THE TASK => Tally the lines that contain the string "caption" and state that total without comment.

INFORMATION SHOWN =>
start

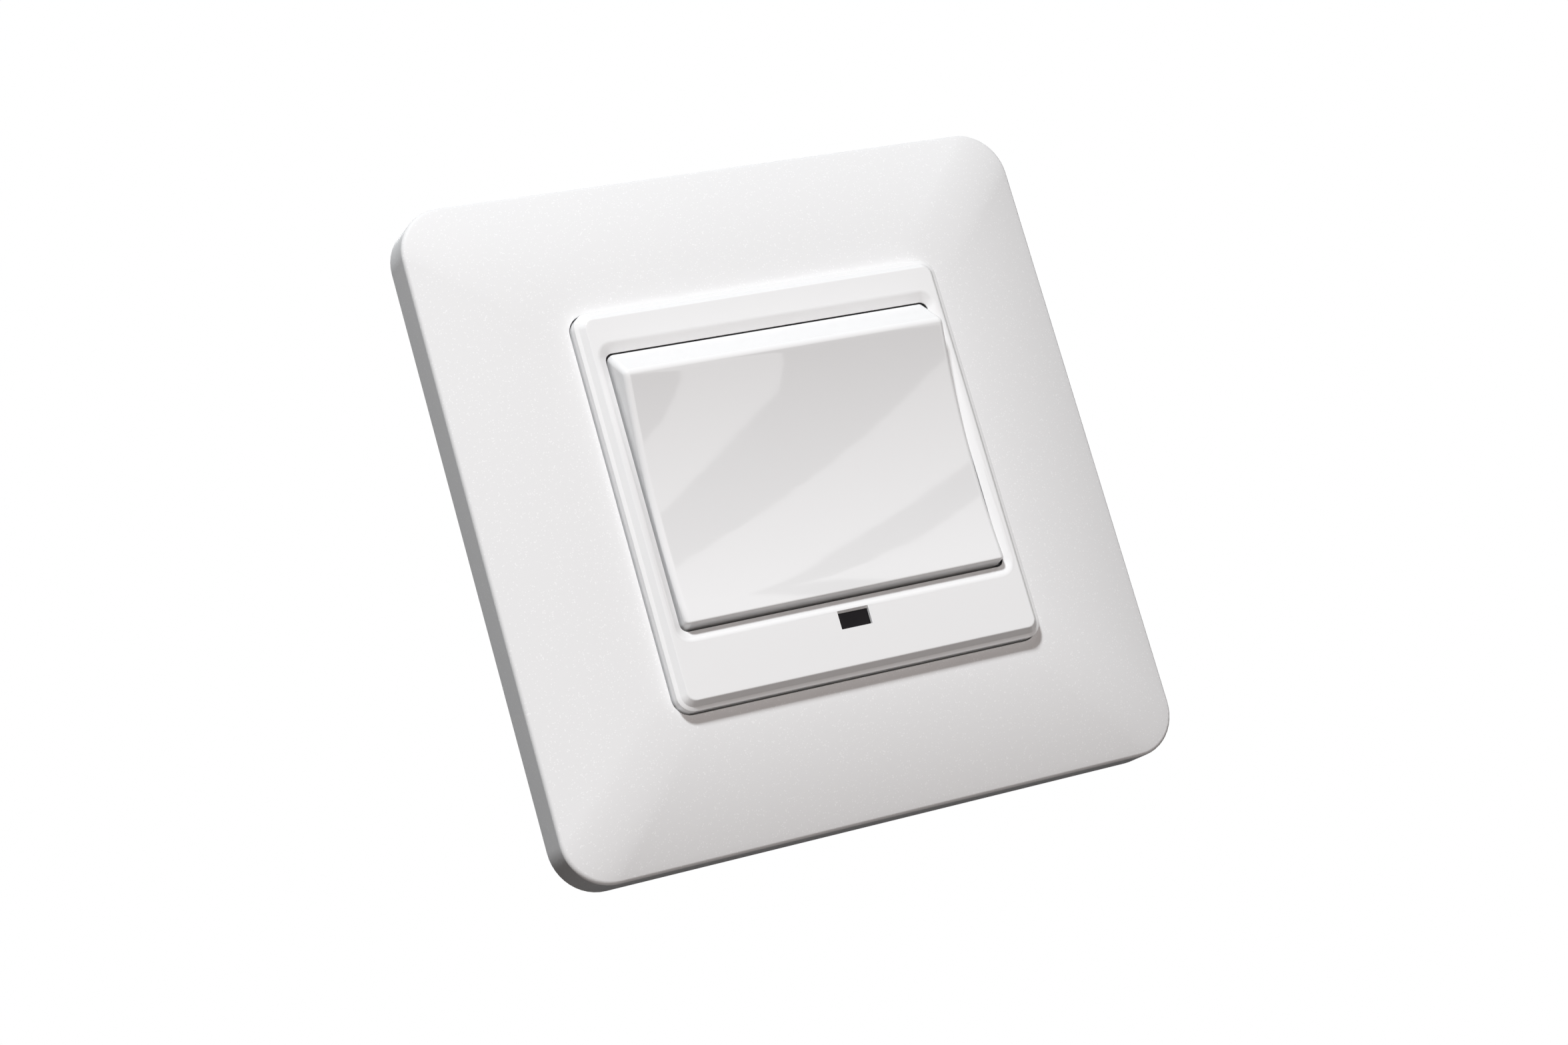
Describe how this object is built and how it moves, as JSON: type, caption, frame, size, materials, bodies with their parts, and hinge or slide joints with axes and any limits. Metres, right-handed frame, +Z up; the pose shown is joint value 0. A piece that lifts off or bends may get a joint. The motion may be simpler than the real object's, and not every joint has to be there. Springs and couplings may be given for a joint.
{
  "type": "smart light switch",
  "caption": "Square wall light switch with a crowned cover frame, a raised centre plate, a dished spring-return rocker, a receiver window and a relay module behind the wall plane.",
  "frame": {"origin": "centre of the yoke's back face, on the wall plane, midway between the box screw slots", "axes": "+X to the right when seen from the room, +Y into the wall, +Z up; the front faces -Y"},
  "size_m": [0.086, 0.0376, 0.086],
  "materials": {
    "pearl_white": "matte pearl lacquer with fine sparkle",
    "gloss_white": "smooth, glossy",
    "smoked_lens": "glossy, infrared-clear smoked plastic",
    "grey_plastic": "fine matte",
    "housing_grey": "fine matte",
    "zinc_steel": "zinc plated",
    "spring_steel": "smooth",
    "brass": "satin",
    "circuit_board": "solder lacquer",
    "black_plastic": "fine matte",
    "relay_case": "smooth",
    "film_case": "smooth",
    "can_sleeve": "shrunk sleeve",
    "ceramic_blue": "lacquered",
    "winding_tape": "tape"
  },
  "bodies": {
    "switch_module": {"cover_frame": "pearl_white", "centre_plate": "gloss_white", "receiver_lens": "smoked_lens", "pivot_pin": "zinc_steel", "mechanism_base": "grey_plastic", "return_spring": "spring_steel", "support_yoke": "zinc_steel", "rear_housing": "housing_grey", "housing_screws": "zinc_steel", "control_board": "circuit_board", "power_board": "circuit_board", "push_switch": "black_plastic", "infrared_receiver": "black_plastic", "control_chip": "black_plastic", "relay": "relay_case", "transformer": "winding_tape", "film_capacitor": "film_case", "storage_capacitor": "can_sleeve", "fuse": "black_plastic", "surge_absorber": "ceramic_blue", "rectifier": "black_plastic", "board_connector": "black_plastic", "terminal_block": "grey_plastic", "terminal_clamps": "brass", "terminal_screws": "zinc_steel"},
    "rocker": {"rocker": "gloss_white", "rocker_cradle": "grey_plastic"},
    "plunger": {"switch_plunger": "grey_plastic"}
  },
  "joints": [
    {"name": "rocker_press", "type": "hinge", "parent": "switch_module", "child": "rocker", "pos_m": [0, -0.004, 0.00197], "axis": [-1, 0, 0], "range_deg": [0, 7.5], "stiffness_Nm_per_rad": 0.05, "springref_deg": -28.65},
    {"name": "plunger_slide", "type": "slide", "parent": "switch_module", "child": "plunger", "axis": [0, 1, 0], "range_m": [0, 0.0011]}
  ],
  "couplings": [
    {"joint": "plunger_slide", "follows": "rocker_press", "m_per_rad": 0.008}
  ]
}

end

COMPLETED EXERCISE => 2